Just a few weeks after the UP Cebu incident, 20 protesters were also arrested during a Pride mobilization. Last July 4, 11 protesters who held an indignation rally against the newly-signed Anti-Terrorism Act (ATA) in Cabuyao were detained. The recently-held State of the Nation Address was punctuated by 141 arrests as protests sparked across the country.
“Would I go back there and want to be imprisoned again? Hell no,” Corominas expresses. “[But] would I trade four days of freedom to bring awareness to society about the dangerous precedent this new ATA has set? I’d do it again.”
For everybody
Through social media, regular citizens like Corominas can become journalists in their own right. By amplifying the voices of the public, the platform carries information and experiences from different communities to the widest possible audience. The inclusion of citizen journalists in mainstream media reportage opens more opportunities for the public to report news and share their own stories out of their own volition.
Raphael Bosano, an ABS-CBN News correspondent, recognizes the distinguished role citizen journalists have in filling information gaps left by mainstream media networks. With news outlets unable to have reporters in all places at once, citizen journalists “serve as [their] eyes in areas where [they] cannot see,” he says of the symbiotic relationship between professional journalists and citizen reporters. As Bosano puts it, “Ang daming nangyayari sa iba’t ibang parte ng Pilipinas, a journalist cannot be in all of those places at once.”
(There are so many events happening around the Philippines, a journalist cannot be in all of those places at once.)
In the changing landscape of news production, the flow of information has now evolved into a mutual exchange between journalists and their audience. The participatory and inclusive nature of this kind of journalism is one where the audience is now empowered to inform themselves and others.

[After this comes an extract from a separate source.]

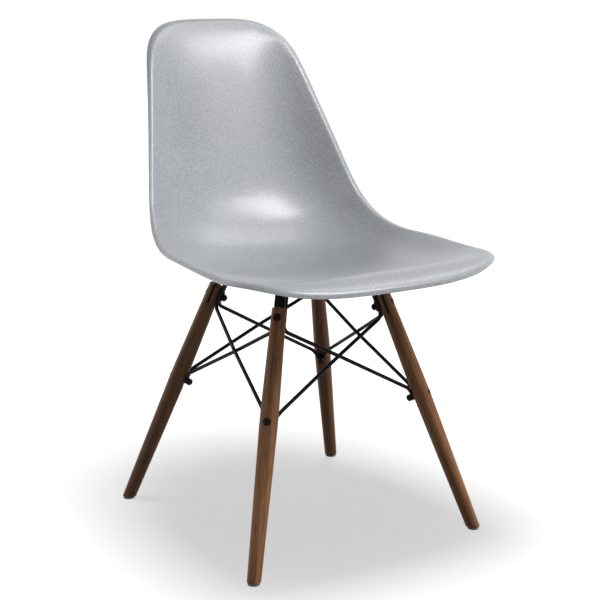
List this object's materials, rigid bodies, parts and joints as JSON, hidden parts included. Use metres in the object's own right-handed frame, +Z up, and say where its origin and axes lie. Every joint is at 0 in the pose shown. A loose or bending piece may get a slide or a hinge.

Rather than endanger the integrity of news reportage, citizen journalists like Corominas are necessary allies for the dissemination of news—reshaping the boundaries of journalism through a kind of storytelling that is told from on-the-ground perspectives.
Corominas emphasizes the importance of regular citizens participating and bringing light to different societal and political issues. “To fix a problem, you must know that it exists; therefore, the most dangerous thing to society and to a country as a whole is to be unaware,” he stresses.